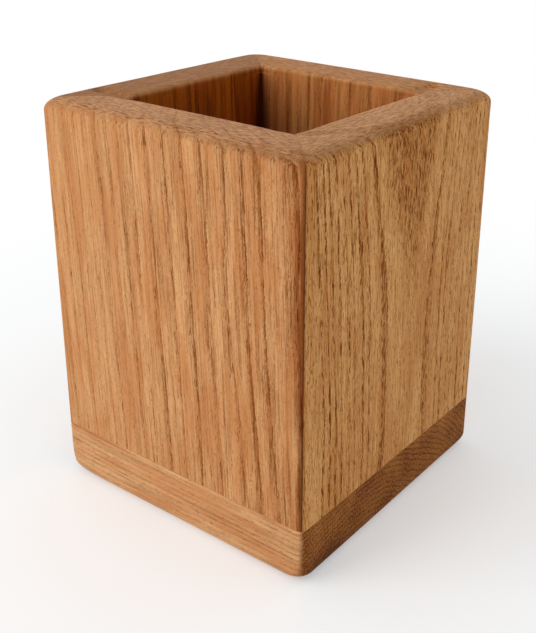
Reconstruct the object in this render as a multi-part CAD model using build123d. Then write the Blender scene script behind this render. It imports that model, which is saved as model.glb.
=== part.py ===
from build123d import *
import math
import os

# A square wooden pen holder: four upright boards with mitred corners, glued into a tube,
# which stands on a flat board glued under their lower ends. All outer edges and both edges
# of the rim are rounded after gluing, so each rounded edge runs through the joints.
# Millimetres, +Z up, origin at the middle of the underside, front board at -Y.

# Outside of the holder
width = 80.0
depth = 80.0
height = 104.0

# Thickness of the upright boards, of the board under them and of the glue in the joints
wall_thickness = 15.0
base_thickness = 15.5
glue_thickness = 0.1

# Rounded edges: the upright corners, both edges of the rim, and the lower edge
corner_radius = 3.0
rim_radius = 3.2
mouth_radius = 2.5
foot_radius = 3.5

# How far a cutting shape reaches past the wood that it cuts
cut_margin = 1.0

# Worked out from the sizes above
wall_bottom = base_thickness + glue_thickness
well_width = width - 2 * wall_thickness
well_depth = depth - 2 * wall_thickness
well_height = height - base_thickness
# Half of the glue in a mitre, measured along the side of the holder
mitre_gap = glue_thickness / math.sqrt(2)


def edges_at_height(shape, level, x_reach, y_reach):
    """The level edges of a shape at one height, within a distance of the middle."""
    return [
        edge for edge in shape.edges()
        if abs(edge.bounding_box().min.Z - level) < 0.001
        and abs(edge.bounding_box().max.Z - level) < 0.001
        and abs(edge.center().X) < x_reach
        and abs(edge.center().Y) < y_reach
    ]


def rounded_blank():
    """The glued-up holder as one rounded block with its well, before it is cut into boards."""
    block = Box(width, depth, height, align=(Align.CENTER, Align.CENTER, Align.MIN))
    block = fillet(edges_at_height(block, height, width, depth), rim_radius)
    block = fillet(edges_at_height(block, 0, width, depth), foot_radius)
    block = fillet(block.edges().filter_by(Axis.Z), corner_radius)
    well = Pos(0, 0, base_thickness) * Box(
        well_width, well_depth, well_height + cut_margin, align=(Align.CENTER, Align.CENTER, Align.MIN)
    )
    block -= well
    mouth_edges = edges_at_height(block, height, well_width / 2 + 0.001, well_depth / 2 + 0.001)
    return fillet(mouth_edges, mouth_radius)


def upright(corners):
    """A straight-sided block over a plan outline, from the top of the glue to above the rim."""
    outline = Polygon(*corners, align=None)
    return Pos(0, 0, wall_bottom) * extrude(outline, height + cut_margin - wall_bottom, dir=(0, 0, 1))


def mitred_zone(half_length, outer_face):
    """The space of one board, lying along X with its outer face at -Y, between its mitres."""
    inner = wall_thickness + cut_margin
    outer_half = half_length + cut_margin - mitre_gap
    inner_half = half_length - inner - mitre_gap
    return upright([
        (-outer_half, outer_face - cut_margin),
        (outer_half, outer_face - cut_margin),
        (inner_half, outer_face + inner),
        (-inner_half, outer_face + inner),
    ])


def mitre_zone(side_x, side_y):
    """The thin space of the glue in the mitre at one corner of the holder."""
    corner_x = side_x * (width / 2 + cut_margin)
    corner_y = side_y * (depth / 2 + cut_margin)
    reach = wall_thickness + 2 * cut_margin
    inner_x = corner_x - side_x * reach
    inner_y = corner_y - side_y * reach
    return upright([
        (corner_x - side_x * mitre_gap, corner_y),
        (corner_x, corner_y - side_y * mitre_gap),
        (inner_x, inner_y - side_y * mitre_gap),
        (inner_x - side_x * mitre_gap, inner_y),
    ])


def level_zone(low, high):
    """A flat slab that is wider than the holder, between two heights."""
    slab = Box(
        width + 2 * cut_margin, depth + 2 * cut_margin, high - low,
        align=(Align.CENTER, Align.CENTER, Align.MIN),
    )
    return Pos(0, 0, low) * slab


def main():
    """Cuts the rounded blank into its boards and glue lines and writes one file for each."""
    blank = rounded_blank()
    long_board = mitred_zone(width / 2, -depth / 2)
    side_board = mitred_zone(depth / 2, -width / 2)
    zones = {
        "base_board": level_zone(-cut_margin, base_thickness),
        "wall_front": long_board,
        "wall_right": Rot(0, 0, 90) * side_board,
        "wall_back": Rot(0, 0, 180) * long_board,
        "wall_left": Rot(0, 0, 270) * side_board,
        "base_glue": level_zone(base_thickness, wall_bottom),
        "mitre_glue_front_right": mitre_zone(1, -1),
        "mitre_glue_back_right": mitre_zone(1, 1),
        "mitre_glue_back_left": mitre_zone(-1, 1),
        "mitre_glue_front_left": mitre_zone(-1, -1),
    }
    os.makedirs("parts", exist_ok=True)
    for name, zone in zones.items():
        piece = blank & zone
        piece.label = name
        export_step(piece, "parts/" + name + ".step")
        print(name, len(piece.solids()), round(piece.volume, 2))


main()
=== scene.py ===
"""Square oak pen holder: five glued boards, remade as worn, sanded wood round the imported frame."""
import logging
import math
from dataclasses import dataclass
from enum import Enum
from typing import Optional, Union

import bpy
import numpy as np
from mathutils import Matrix, Vector


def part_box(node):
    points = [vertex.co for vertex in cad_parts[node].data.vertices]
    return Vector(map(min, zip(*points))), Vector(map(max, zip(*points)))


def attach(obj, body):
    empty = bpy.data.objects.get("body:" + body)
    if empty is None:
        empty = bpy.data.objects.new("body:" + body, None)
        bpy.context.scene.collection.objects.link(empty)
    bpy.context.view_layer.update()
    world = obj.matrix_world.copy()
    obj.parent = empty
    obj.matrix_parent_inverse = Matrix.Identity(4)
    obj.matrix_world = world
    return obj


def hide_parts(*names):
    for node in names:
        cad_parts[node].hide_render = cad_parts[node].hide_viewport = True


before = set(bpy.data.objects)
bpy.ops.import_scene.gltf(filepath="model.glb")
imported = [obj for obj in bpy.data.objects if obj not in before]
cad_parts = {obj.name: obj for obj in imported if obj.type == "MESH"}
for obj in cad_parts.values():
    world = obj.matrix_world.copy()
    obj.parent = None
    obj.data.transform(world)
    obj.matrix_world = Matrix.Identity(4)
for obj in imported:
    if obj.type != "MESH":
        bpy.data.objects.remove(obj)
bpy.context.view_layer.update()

log = logging.getLogger("pen_holder")

MM = 0.001
BODY = "root"
# Half of the holder's width in millimetres, where a board's own directions u and w end
HALF = 40.0
# Steps of each grid along the straight part of a side, and round each half corner
FLAT_COLUMNS = 104
ARC_COLUMNS = 10
# Faces that meet at more than this angle, in degrees, show a crease
CREASE = 40

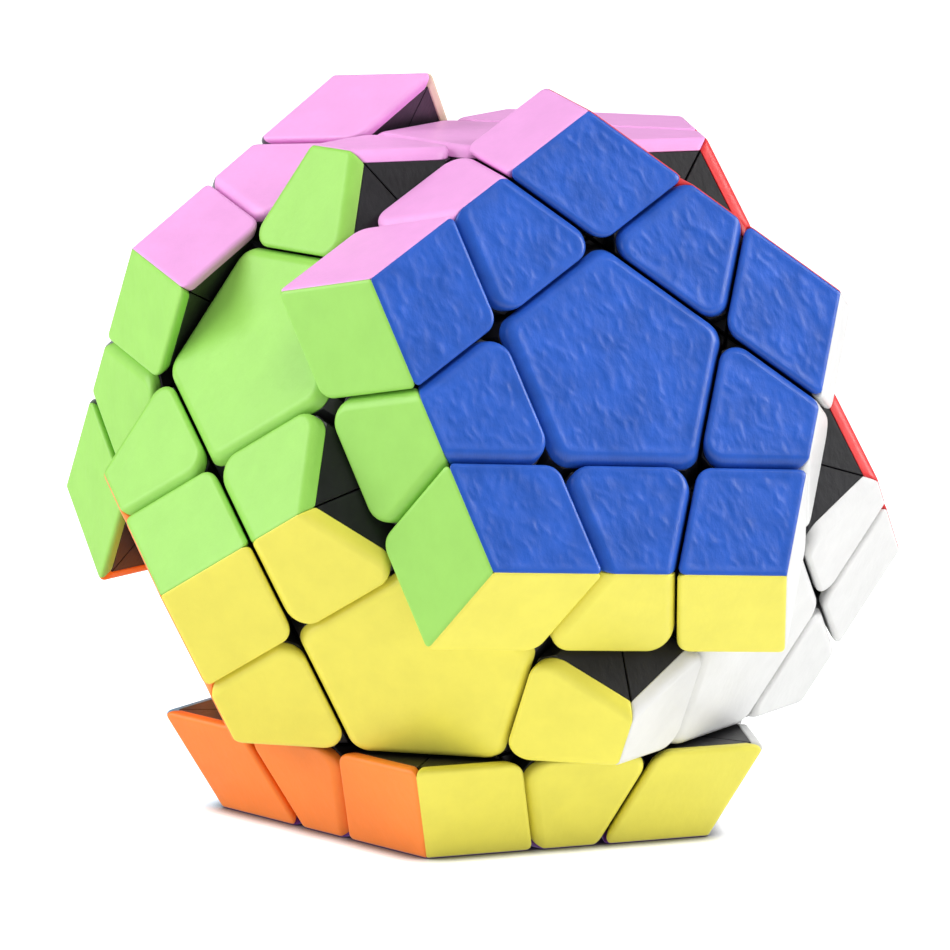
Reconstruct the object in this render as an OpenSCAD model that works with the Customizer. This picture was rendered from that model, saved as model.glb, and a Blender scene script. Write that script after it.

▶ _Written exercise_
Keep both end lines and retype everything in the records above from the line containing "side_board = mitred_zone(depth" through the line containing "if empty is", exactly, with nothing else.

▶ _Answer to this problem_
    side_board = mitred_zone(depth / 2, -width / 2)
    zones = {
        "base_board": level_zone(-cut_margin, base_thickness),
        "wall_front": long_board,
        "wall_right": Rot(0, 0, 90) * side_board,
        "wall_back": Rot(0, 0, 180) * long_board,
        "wall_left": Rot(0, 0, 270) * side_board,
        "base_glue": level_zone(base_thickness, wall_bottom),
        "mitre_glue_front_right": mitre_zone(1, -1),
        "mitre_glue_back_right": mitre_zone(1, 1),
        "mitre_glue_back_left": mitre_zone(-1, 1),
        "mitre_glue_front_left": mitre_zone(-1, -1),
    }
    os.makedirs("parts", exist_ok=True)
    for name, zone in zones.items():
        piece = blank & zone
        piece.label = name
        export_step(piece, "parts/" + name + ".step")
        print(name, len(piece.solids()), round(piece.volume, 2))


main()
=== scene.py ===
"""Square oak pen holder: five glued boards, remade as worn, sanded wood round the imported frame."""
import logging
import math
from dataclasses import dataclass
from enum import Enum
from typing import Optional, Union

import bpy
import numpy as np
from mathutils import Matrix, Vector


def part_box(node):
    points = [vertex.co for vertex in cad_parts[node].data.vertices]
    return Vector(map(min, zip(*points))), Vector(map(max, zip(*points)))


def attach(obj, body):
    empty = bpy.data.objects.get("body:" + body)
    if empty is None:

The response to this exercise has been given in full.